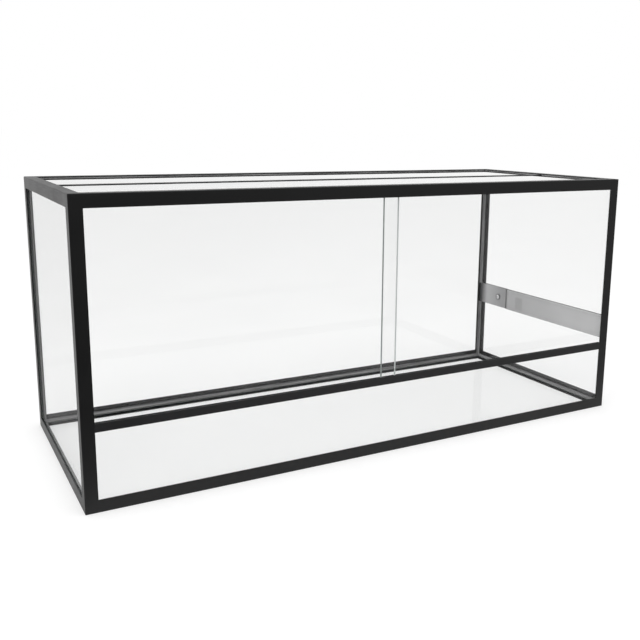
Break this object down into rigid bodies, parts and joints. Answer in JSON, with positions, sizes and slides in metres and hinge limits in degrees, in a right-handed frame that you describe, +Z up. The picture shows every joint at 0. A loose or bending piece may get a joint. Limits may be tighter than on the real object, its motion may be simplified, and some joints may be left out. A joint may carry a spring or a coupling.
{
  "type": "glass terrarium",
  "caption": "Glass terrarium in a black edge frame, with sliding glass front doors, a low front pane and a perforated vent strip in its right side.",
  "frame": {"origin": "middle of the outline, on the surface that the bottom rails stand on", "axes": "+X to the right along the length, +Y to the back away from the doors, +Z up"},
  "size_m": [1, 0.4, 0.45],
  "materials": {
    "frame": "satin",
    "track": "satin",
    "glass": "polished",
    "door_glass": "polished",
    "silicone": "gloss",
    "seam": "satin",
    "vent": "satin",
    "screw": "satin"
  },
  "bodies": {
    "tank": {"bottom_front_rail": "frame", "bottom_rear_rail": "frame", "bottom_left_rail": "frame", "bottom_right_rail": "frame", "top_front_rail": "frame", "top_rear_rail": "frame", "top_left_rail": "frame", "top_right_rail": "frame", "front_left_post": "frame", "front_right_post": "frame", "rear_left_post": "frame", "rear_right_post": "frame", "front_mid_rail": "frame", "top_middle_bar": "frame", "bottom_pane": "glass", "back_pane": "glass", "left_pane": "glass", "right_lower_pane": "glass", "right_upper_pane": "glass", "front_lower_pane": "glass", "top_front_pane": "glass", "top_rear_pane": "glass", "lower_door_track": "track", "upper_door_track": "track", "vent_strip": "vent", "outlet_cover": "vent", "outlet_clamp_plate": "vent", "outlet_washer": "screw", "outlet_screw": "screw", "vent_upper_seam": "seam", "vent_lower_seam": "seam", "bottom_front_bead": "silicone", "bottom_rear_bead": "silicone", "bottom_left_bead": "silicone", "bottom_right_bead": "silicone", "front_left_bead": "silicone", "front_right_bead": "silicone", "rear_left_bead": "silicone", "rear_right_lower_bead": "silicone", "rear_right_upper_bead": "silicone", "top_rear_bead": "silicone", "top_left_bead": "silicone", "top_right_bead": "silicone", "top_front_bed": "silicone", "top_rear_bed": "silicone", "top_left_bed": "silicone", "top_right_bed": "silicone"},
    "left_door": {"left_door": "door_glass"},
    "right_door": {"right_door": "door_glass"}
  },
  "joints": [
    {"name": "left_door_slide", "type": "slide", "parent": "tank", "child": "left_door", "axis": [1, 0, 0], "range_m": [0, 0.476]},
    {"name": "right_door_slide", "type": "slide", "parent": "tank", "child": "right_door", "axis": [-1, 0, 0], "range_m": [0, 0.477]}
  ]
}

—————

• _Exercise goal_: Output all of the data above without any alteration.

• _Solution to this exercise_:
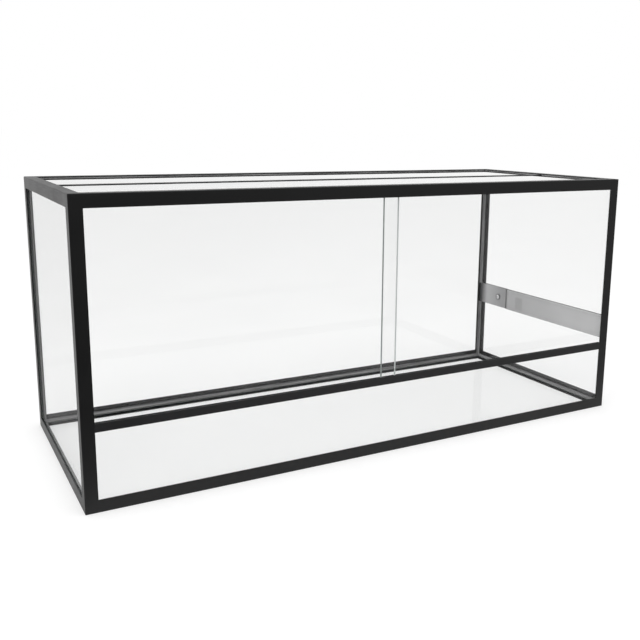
Break this object down into rigid bodies, parts and joints. Answer in JSON, with positions, sizes and slides in metres and hinge limits in degrees, in a right-handed frame that you describe, +Z up. The picture shows every joint at 0. A loose or bending piece may get a joint. Limits may be tighter than on the real object, its motion may be simplified, and some joints may be left out. A joint may carry a spring or a coupling.
{
  "type": "glass terrarium",
  "caption": "Glass terrarium in a black edge frame, with sliding glass front doors, a low front pane and a perforated vent strip in its right side.",
  "frame": {"origin": "middle of the outline, on the surface that the bottom rails stand on", "axes": "+X to the right along the length, +Y to the back away from the doors, +Z up"},
  "size_m": [1, 0.4, 0.45],
  "materials": {
    "frame": "satin",
    "track": "satin",
    "glass": "polished",
    "door_glass": "polished",
    "silicone": "gloss",
    "seam": "satin",
    "vent": "satin",
    "screw": "satin"
  },
  "bodies": {
    "tank": {"bottom_front_rail": "frame", "bottom_rear_rail": "frame", "bottom_left_rail": "frame", "bottom_right_rail": "frame", "top_front_rail": "frame", "top_rear_rail": "frame", "top_left_rail": "frame", "top_right_rail": "frame", "front_left_post": "frame", "front_right_post": "frame", "rear_left_post": "frame", "rear_right_post": "frame", "front_mid_rail": "frame", "top_middle_bar": "frame", "bottom_pane": "glass", "back_pane": "glass", "left_pane": "glass", "right_lower_pane": "glass", "right_upper_pane": "glass", "front_lower_pane": "glass", "top_front_pane": "glass", "top_rear_pane": "glass", "lower_door_track": "track", "upper_door_track": "track", "vent_strip": "vent", "outlet_cover": "vent", "outlet_clamp_plate": "vent", "outlet_washer": "screw", "outlet_screw": "screw", "vent_upper_seam": "seam", "vent_lower_seam": "seam", "bottom_front_bead": "silicone", "bottom_rear_bead": "silicone", "bottom_left_bead": "silicone", "bottom_right_bead": "silicone", "front_left_bead": "silicone", "front_right_bead": "silicone", "rear_left_bead": "silicone", "rear_right_lower_bead": "silicone", "rear_right_upper_bead": "silicone", "top_rear_bead": "silicone", "top_left_bead": "silicone", "top_right_bead": "silicone", "top_front_bed": "silicone", "top_rear_bed": "silicone", "top_left_bed": "silicone", "top_right_bed": "silicone"},
    "left_door": {"left_door": "door_glass"},
    "right_door": {"right_door": "door_glass"}
  },
  "joints": [
    {"name": "left_door_slide", "type": "slide", "parent": "tank", "child": "left_door", "axis": [1, 0, 0], "range_m": [0, 0.476]},
    {"name": "right_door_slide", "type": "slide", "parent": "tank", "child": "right_door", "axis": [-1, 0, 0], "range_m": [0, 0.477]}
  ]
}